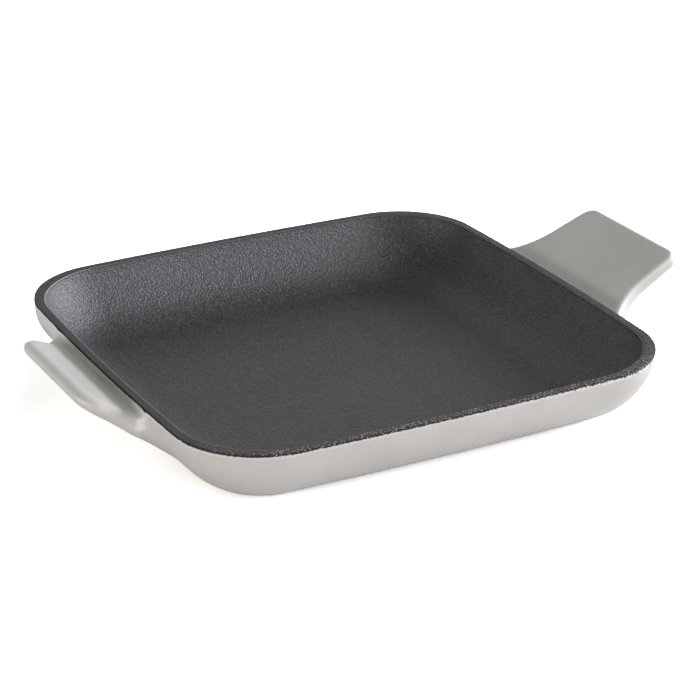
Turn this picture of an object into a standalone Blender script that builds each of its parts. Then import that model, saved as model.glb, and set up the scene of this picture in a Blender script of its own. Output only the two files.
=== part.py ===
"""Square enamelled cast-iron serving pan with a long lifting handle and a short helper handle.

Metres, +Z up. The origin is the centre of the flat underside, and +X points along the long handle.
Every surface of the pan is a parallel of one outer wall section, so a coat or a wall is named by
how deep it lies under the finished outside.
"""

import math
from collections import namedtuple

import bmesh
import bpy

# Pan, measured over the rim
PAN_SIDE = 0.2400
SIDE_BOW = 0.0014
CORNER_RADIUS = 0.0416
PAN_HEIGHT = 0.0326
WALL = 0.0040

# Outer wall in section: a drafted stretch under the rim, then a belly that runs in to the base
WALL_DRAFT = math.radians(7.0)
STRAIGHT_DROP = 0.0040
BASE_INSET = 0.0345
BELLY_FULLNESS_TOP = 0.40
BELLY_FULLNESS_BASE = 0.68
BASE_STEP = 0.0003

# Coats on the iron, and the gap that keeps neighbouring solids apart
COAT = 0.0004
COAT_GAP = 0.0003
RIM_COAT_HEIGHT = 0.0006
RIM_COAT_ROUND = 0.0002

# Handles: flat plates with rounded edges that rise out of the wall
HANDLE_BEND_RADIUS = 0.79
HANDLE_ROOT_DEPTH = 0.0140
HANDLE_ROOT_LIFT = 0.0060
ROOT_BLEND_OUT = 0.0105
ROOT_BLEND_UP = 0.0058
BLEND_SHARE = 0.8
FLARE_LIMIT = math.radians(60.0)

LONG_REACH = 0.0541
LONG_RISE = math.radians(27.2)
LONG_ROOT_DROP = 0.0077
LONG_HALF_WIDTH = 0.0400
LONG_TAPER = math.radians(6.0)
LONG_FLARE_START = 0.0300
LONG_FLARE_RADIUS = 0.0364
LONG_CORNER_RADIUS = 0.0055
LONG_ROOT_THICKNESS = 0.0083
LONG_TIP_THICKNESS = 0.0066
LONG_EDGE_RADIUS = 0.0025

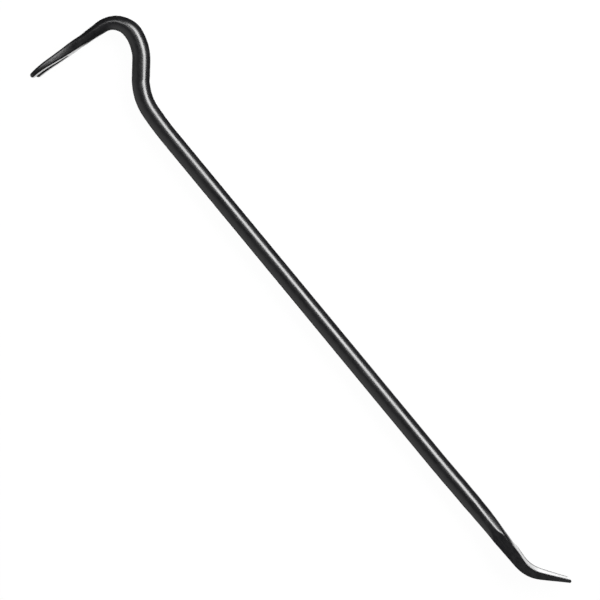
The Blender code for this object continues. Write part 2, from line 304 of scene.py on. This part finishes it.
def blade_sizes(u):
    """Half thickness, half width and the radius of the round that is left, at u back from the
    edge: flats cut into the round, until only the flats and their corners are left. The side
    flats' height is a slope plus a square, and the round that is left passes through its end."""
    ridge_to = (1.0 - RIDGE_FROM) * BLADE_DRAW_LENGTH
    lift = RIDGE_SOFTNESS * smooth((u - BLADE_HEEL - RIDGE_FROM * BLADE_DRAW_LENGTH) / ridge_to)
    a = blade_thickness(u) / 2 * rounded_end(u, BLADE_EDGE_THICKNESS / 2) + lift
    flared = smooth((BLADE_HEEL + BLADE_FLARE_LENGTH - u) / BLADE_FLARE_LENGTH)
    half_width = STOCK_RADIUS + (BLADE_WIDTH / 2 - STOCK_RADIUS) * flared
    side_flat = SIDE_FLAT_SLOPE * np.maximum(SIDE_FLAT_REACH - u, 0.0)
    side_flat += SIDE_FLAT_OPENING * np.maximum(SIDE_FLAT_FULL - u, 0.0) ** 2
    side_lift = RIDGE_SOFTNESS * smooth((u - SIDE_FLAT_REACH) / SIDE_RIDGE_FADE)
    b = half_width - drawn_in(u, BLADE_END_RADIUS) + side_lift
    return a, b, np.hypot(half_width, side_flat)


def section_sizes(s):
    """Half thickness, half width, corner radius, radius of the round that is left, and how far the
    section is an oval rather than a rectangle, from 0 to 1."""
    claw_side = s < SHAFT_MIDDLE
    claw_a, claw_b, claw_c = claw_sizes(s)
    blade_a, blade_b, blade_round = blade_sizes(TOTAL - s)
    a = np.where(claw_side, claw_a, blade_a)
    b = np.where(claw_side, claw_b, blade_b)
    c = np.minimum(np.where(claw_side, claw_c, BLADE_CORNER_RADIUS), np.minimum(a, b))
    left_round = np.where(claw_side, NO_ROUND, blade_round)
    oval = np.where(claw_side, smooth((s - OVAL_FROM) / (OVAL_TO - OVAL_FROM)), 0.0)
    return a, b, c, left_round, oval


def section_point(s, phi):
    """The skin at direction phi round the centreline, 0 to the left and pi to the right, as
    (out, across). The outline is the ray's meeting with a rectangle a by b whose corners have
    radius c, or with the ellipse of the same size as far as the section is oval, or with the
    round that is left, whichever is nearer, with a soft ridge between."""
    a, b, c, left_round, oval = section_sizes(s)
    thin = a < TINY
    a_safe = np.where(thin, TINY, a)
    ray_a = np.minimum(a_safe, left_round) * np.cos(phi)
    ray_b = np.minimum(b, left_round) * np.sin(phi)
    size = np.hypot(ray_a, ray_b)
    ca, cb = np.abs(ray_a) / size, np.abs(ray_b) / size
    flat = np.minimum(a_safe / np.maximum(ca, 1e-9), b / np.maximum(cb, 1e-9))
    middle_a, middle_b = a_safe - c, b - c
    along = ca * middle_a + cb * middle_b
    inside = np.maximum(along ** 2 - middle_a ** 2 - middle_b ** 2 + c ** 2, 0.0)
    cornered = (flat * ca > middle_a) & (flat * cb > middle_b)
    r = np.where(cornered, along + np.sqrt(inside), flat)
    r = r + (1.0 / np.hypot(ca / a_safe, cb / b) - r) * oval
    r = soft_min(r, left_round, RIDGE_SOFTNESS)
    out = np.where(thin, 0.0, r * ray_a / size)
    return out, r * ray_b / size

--

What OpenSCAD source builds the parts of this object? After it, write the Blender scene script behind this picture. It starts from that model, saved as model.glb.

--

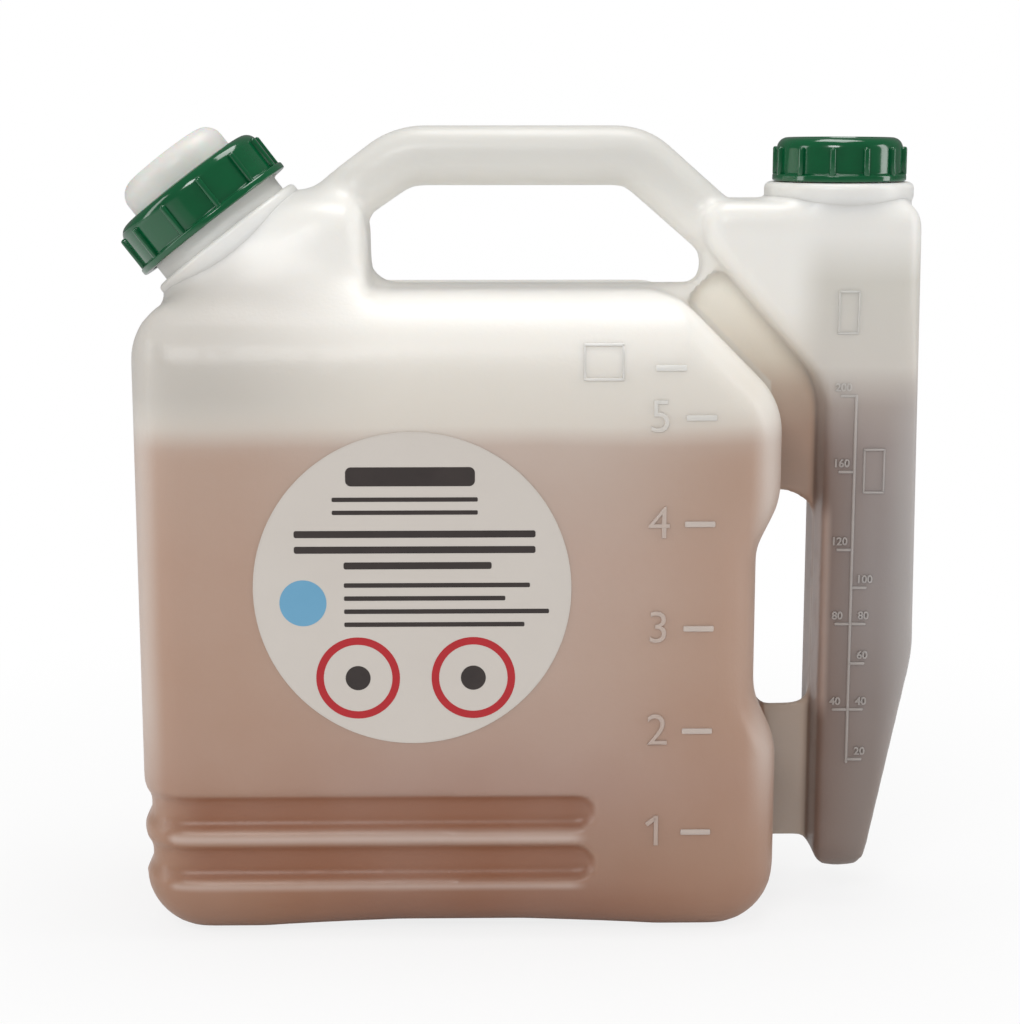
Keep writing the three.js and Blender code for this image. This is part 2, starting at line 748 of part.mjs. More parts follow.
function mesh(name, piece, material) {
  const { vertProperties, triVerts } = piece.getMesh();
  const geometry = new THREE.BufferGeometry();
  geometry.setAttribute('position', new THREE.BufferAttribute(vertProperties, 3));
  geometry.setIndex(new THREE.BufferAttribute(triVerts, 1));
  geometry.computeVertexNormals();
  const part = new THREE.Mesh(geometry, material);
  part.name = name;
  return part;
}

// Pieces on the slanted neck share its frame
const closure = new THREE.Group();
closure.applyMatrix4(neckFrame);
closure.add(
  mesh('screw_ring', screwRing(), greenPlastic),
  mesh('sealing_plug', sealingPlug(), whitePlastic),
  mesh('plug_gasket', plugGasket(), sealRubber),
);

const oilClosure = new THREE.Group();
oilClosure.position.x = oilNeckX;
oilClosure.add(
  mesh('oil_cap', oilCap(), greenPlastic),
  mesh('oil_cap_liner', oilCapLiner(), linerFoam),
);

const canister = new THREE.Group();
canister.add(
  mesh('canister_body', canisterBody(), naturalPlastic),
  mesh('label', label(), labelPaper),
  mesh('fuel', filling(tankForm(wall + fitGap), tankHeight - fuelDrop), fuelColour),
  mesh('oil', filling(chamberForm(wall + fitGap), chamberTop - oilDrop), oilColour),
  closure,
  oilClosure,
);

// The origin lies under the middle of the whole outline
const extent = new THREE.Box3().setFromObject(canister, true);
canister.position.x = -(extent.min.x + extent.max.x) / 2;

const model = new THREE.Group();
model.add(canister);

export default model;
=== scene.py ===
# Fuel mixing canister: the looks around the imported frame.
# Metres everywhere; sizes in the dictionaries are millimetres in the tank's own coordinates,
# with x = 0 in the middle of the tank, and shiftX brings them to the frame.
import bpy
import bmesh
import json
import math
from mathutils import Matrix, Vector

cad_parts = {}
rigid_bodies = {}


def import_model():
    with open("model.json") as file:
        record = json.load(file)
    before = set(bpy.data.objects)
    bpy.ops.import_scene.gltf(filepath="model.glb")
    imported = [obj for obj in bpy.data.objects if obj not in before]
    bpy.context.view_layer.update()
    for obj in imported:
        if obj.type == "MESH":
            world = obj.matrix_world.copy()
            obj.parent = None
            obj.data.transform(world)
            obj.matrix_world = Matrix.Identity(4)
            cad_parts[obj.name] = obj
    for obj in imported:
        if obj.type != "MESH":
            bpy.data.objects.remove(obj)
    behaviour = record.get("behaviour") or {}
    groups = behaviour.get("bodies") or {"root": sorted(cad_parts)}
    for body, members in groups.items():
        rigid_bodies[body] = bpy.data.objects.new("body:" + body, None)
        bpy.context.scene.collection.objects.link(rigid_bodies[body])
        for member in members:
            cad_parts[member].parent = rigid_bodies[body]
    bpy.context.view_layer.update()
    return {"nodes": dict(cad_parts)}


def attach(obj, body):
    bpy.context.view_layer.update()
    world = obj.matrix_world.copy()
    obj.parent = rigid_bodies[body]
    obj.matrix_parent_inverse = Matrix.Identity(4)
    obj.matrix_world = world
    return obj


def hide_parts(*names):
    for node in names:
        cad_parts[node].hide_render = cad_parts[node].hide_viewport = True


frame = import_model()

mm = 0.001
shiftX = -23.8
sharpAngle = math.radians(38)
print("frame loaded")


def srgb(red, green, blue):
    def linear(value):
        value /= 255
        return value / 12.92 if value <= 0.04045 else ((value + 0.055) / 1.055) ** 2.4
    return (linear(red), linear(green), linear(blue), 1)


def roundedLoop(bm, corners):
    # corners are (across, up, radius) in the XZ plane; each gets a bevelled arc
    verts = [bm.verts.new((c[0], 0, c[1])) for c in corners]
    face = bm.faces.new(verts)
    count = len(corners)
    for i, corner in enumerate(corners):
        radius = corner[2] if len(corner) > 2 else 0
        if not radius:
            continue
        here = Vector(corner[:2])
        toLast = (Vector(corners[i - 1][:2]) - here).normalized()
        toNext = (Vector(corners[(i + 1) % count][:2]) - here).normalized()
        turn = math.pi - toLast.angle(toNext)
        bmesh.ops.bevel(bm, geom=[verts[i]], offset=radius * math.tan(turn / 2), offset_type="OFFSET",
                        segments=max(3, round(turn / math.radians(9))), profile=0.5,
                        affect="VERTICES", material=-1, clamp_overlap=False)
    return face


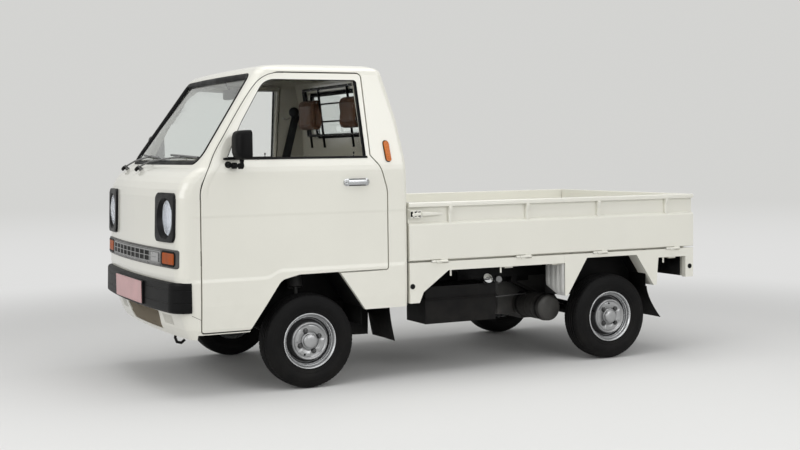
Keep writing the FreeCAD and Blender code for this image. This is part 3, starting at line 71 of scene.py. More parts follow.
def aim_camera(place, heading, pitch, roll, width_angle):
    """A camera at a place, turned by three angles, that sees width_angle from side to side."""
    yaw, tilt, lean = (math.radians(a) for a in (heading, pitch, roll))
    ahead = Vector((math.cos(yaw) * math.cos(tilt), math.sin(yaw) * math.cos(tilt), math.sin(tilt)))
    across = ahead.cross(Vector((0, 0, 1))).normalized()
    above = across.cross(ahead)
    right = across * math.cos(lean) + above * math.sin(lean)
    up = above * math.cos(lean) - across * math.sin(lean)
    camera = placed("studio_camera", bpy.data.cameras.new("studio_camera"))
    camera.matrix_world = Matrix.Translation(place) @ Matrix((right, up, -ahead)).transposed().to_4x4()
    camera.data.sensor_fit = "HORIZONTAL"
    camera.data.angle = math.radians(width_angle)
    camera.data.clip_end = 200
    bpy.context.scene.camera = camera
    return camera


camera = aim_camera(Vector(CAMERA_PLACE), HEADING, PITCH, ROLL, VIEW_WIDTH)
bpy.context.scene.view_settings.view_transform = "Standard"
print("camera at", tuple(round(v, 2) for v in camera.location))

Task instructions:
Extract exactly and only the span of lines that begins at the line containing "the whole outline" and ends at the line containing "imported = [obj".

Final answer:
// The origin lies under the middle of the whole outline
const extent = new THREE.Box3().setFromObject(canister, true);
canister.position.x = -(extent.min.x + extent.max.x) / 2;

const model = new THREE.Group();
model.add(canister);

export default model;
=== scene.py ===
# Fuel mixing canister: the looks around the imported frame.
# Metres everywhere; sizes in the dictionaries are millimetres in the tank's own coordinates,
# with x = 0 in the middle of the tank, and shiftX brings them to the frame.
import bpy
import bmesh
import json
import math
from mathutils import Matrix, Vector

cad_parts = {}
rigid_bodies = {}


def import_model():
    with open("model.json") as file:
        record = json.load(file)
    before = set(bpy.data.objects)
    bpy.ops.import_scene.gltf(filepath="model.glb")
    imported = [obj for obj in bpy.data.objects if obj not in before]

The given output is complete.